* [DATA SEGMENT]:
↓↓↓

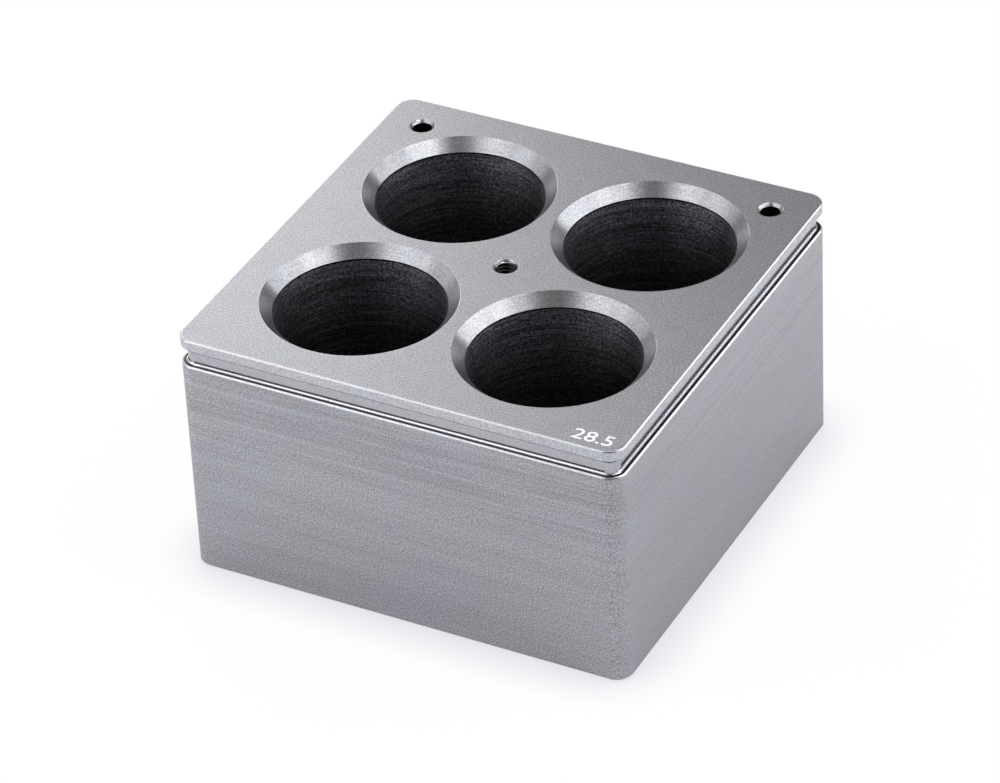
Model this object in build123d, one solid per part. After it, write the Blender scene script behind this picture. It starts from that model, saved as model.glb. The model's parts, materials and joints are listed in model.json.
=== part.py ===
from build123d import *
import os
from math import radians, tan

# Heat block insert: one machined aluminium block that sits in a dry bath and warms vials in its wells.
# Frame: origin at the centre of the underside, +Z up, -Y is the front face. Lengths are in millimetres.

# Wells for the vials
wells_across = 2              # along X
wells_deep = 2                # along Y
well_bore = 28.5              # diameter that a vial slides into
well_depth = 40.0             # mouth to floor
well_mouth_chamfer = 2.0      # 45-degree lead-in, measured across the top face
well_foot_chamfer = 0.8       # 45-degree, from the chamfered nose of the boring tool
well_web = 6.5                # metal between two neighbouring bores
outer_wall = 7.75             # metal between a bore and the outer face
floor_thickness = 5.0         # metal under the wells

# Outside edges
corner_radius = 3.0           # vertical corners
top_edge_chamfer = 0.2
shoulder_edge_chamfer = 0.25
base_edge_chamfer = 0.4

# Grip groove round the block, under the top lip
lip_height = 1.75             # straight side of the lip
groove_depth = 1.05           # in from the outer faces; the lip's underside slopes at 45 degrees
neck_height = 2.2             # straight wall of the groove
groove_foot_radius = 0.3      # round between neck and shoulder

# Small drilled holes in the top face
lift_hole_bore = 3.3          # tapping size of an M4 thread, at the centre
lift_hole_depth = 15.0
sensor_hole_bore = 3.3        # for a 3 mm temperature probe, at the two rear corners
sensor_hole_floor = 10.0      # metal left under a sensor hole
sensor_hole_inset = 7.2       # hole centre from each outer face
small_hole_chamfer = 0.5      # 45-degree countersink
drill_point_angle = 118.0     # degrees

# Sizes that follow from the ones above
well_pitch = well_bore + well_web
block_width = wells_across * well_bore + (wells_across - 1) * well_web + 2 * outer_wall
block_depth = wells_deep * well_bore + (wells_deep - 1) * well_web + 2 * outer_wall
block_height = well_depth + floor_thickness
lip_bottom = block_height - lip_height
neck_top = lip_bottom - groove_depth
shoulder_height = neck_top - neck_height
sensor_hole_depth = block_height - sensor_hole_floor

ON_BASE = (Align.CENTER, Align.CENTER, Align.MIN)
UNDER_TOP = (Align.CENTER, Align.CENTER, Align.MAX)


def outline(inset=0.0):
    """Plan of the block: a rounded rectangle, moved in from the outer faces by inset."""
    width = block_width - 2 * inset
    depth = block_depth - 2 * inset
    return RectangleRounded(width, depth, corner_radius - inset)


def slab(bottom, top, inset=0.0):
    """Layer of the block between two heights."""
    return extrude(Pos(0, 0, bottom) * outline(inset), top - bottom)


def groove_shape():
    """Body, neck and lip as one blank: the lip overhangs the neck with a 45-degree underside."""
    body = slab(0, shoulder_height)
    neck = slab(shoulder_height, neck_top, groove_depth)
    underside = extrude(Pos(0, 0, neck_top) * outline(groove_depth), groove_depth, taper=-45)
    lip = slab(lip_bottom, block_height)
    return body + neck + underside + lip


def level_face(shape, height):
    """Horizontal face of the shape at a height."""
    return shape.faces().filter_by(Axis.Z).filter_by_position(Axis.Z, height, height)[0]


def break_edges(shape):
    """Round the foot of the neck and chamfer the shoulder, the top edge and the base edge."""
    shoulder = level_face(shape, shoulder_height)
    shape = shape.fillet(groove_foot_radius, shoulder.inner_wires()[0].edges())
    shoulder = level_face(shape, shoulder_height)
    shape = shape.chamfer(shoulder_edge_chamfer, None, shoulder.outer_wire().edges())
    shape = shape.chamfer(top_edge_chamfer, None, level_face(shape, block_height).edges())
    return shape.chamfer(base_edge_chamfer, None, level_face(shape, 0).edges())


def well():
    """Space of one well: flat floor with a chamfered foot, straight wall, 45-degree mouth."""
    radius = well_bore / 2
    bore = Cylinder(radius, well_depth, align=ON_BASE)
    bore = bore.chamfer(well_foot_chamfer, None, bore.edges().sort_by(Axis.Z)[:1])
    mouth = Cone(radius, radius + well_mouth_chamfer, well_mouth_chamfer, align=UNDER_TOP)
    return Pos(0, 0, floor_thickness) * bore + Pos(0, 0, block_height) * mouth


def drilled_hole(bore, depth):
    """Space of a drilled hole below the top face: straight wall, drill point, countersunk mouth."""
    radius = bore / 2
    point_depth = radius / tan(radians(drill_point_angle / 2))
    wall = Cylinder(radius, depth, align=UNDER_TOP)
    point = Pos(0, 0, -depth) * Cone(0, radius, point_depth, align=UNDER_TOP)
    mouth = Cone(radius, radius + small_hole_chamfer, small_hole_chamfer, align=UNDER_TOP)
    return Pos(0, 0, block_height) * (wall + point + mouth)


def sensor_places():
    """Centres of the two sensor holes, one in each rear corner."""
    across = block_width / 2 - sensor_hole_inset
    back = block_depth / 2 - sensor_hole_inset
    return [Pos(-across, back, 0), Pos(across, back, 0)]


def heat_block():
    """The finished block: one piece of metal with its groove, wells and drilled holes."""
    block = break_edges(groove_shape())
    for place in GridLocations(well_pitch, well_pitch, wells_across, wells_deep):
        block -= place * well()
    block -= drilled_hole(lift_hole_bore, lift_hole_depth)
    for place in sensor_places():
        block -= place * drilled_hole(sensor_hole_bore, sensor_hole_depth)
    return block


os.makedirs("parts", exist_ok=True)
block = heat_block()
export_step(block, "parts/heat_block.step")
print(f"heat_block {block_width:g} x {block_depth:g} x {block_height:g} mm, {block.volume / 1000:.1f} cm3")
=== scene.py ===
# %% [markdown]
# # A heat block insert, from bare frame to studio picture
#
# The real object is one piece of aluminium. Four wide wells hold vials, a groove under the top lip
# gives a tool something to grip, and three small holes are drilled in the top. The whole block is
# bead-blasted, then hard-anodised and dyed a dense, slightly sparkling grey.
#
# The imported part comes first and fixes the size, so this script only adds what the eye needs:
# softened edges, a cut thread, tool marks, grain and light.

# %% Load the frame
import json
import math
import bpy
from mathutils import Matrix, Vector, geometry


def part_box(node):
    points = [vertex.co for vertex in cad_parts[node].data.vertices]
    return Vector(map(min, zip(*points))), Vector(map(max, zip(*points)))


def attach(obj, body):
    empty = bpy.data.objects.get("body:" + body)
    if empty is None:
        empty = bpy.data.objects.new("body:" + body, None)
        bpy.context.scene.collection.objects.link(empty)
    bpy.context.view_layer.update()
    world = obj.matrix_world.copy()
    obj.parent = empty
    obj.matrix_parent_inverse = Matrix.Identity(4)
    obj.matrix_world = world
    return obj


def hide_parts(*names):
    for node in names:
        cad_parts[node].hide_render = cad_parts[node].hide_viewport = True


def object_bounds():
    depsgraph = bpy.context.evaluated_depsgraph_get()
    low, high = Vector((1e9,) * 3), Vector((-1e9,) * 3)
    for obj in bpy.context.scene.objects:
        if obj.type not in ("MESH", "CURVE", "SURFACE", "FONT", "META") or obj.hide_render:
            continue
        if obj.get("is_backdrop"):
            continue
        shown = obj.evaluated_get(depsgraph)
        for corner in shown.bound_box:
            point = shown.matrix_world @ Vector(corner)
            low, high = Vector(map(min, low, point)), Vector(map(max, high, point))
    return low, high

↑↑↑

* [YOUR INSTRUCTIONS]: Starting with the line with "return block" and ending with the line with "# softened edges, a", extract every line exactly and nothing outside that span.

* [ANSWER IN FULL]:
    return block


os.makedirs("parts", exist_ok=True)
block = heat_block()
export_step(block, "parts/heat_block.step")
print(f"heat_block {block_width:g} x {block_depth:g} x {block_height:g} mm, {block.volume / 1000:.1f} cm3")
=== scene.py ===
# %% [markdown]
# # A heat block insert, from bare frame to studio picture
#
# The real object is one piece of aluminium. Four wide wells hold vials, a groove under the top lip
# gives a tool something to grip, and three small holes are drilled in the top. The whole block is
# bead-blasted, then hard-anodised and dyed a dense, slightly sparkling grey.
#
# The imported part comes first and fixes the size, so this script only adds what the eye needs:
# softened edges, a cut thread, tool marks, grain and light.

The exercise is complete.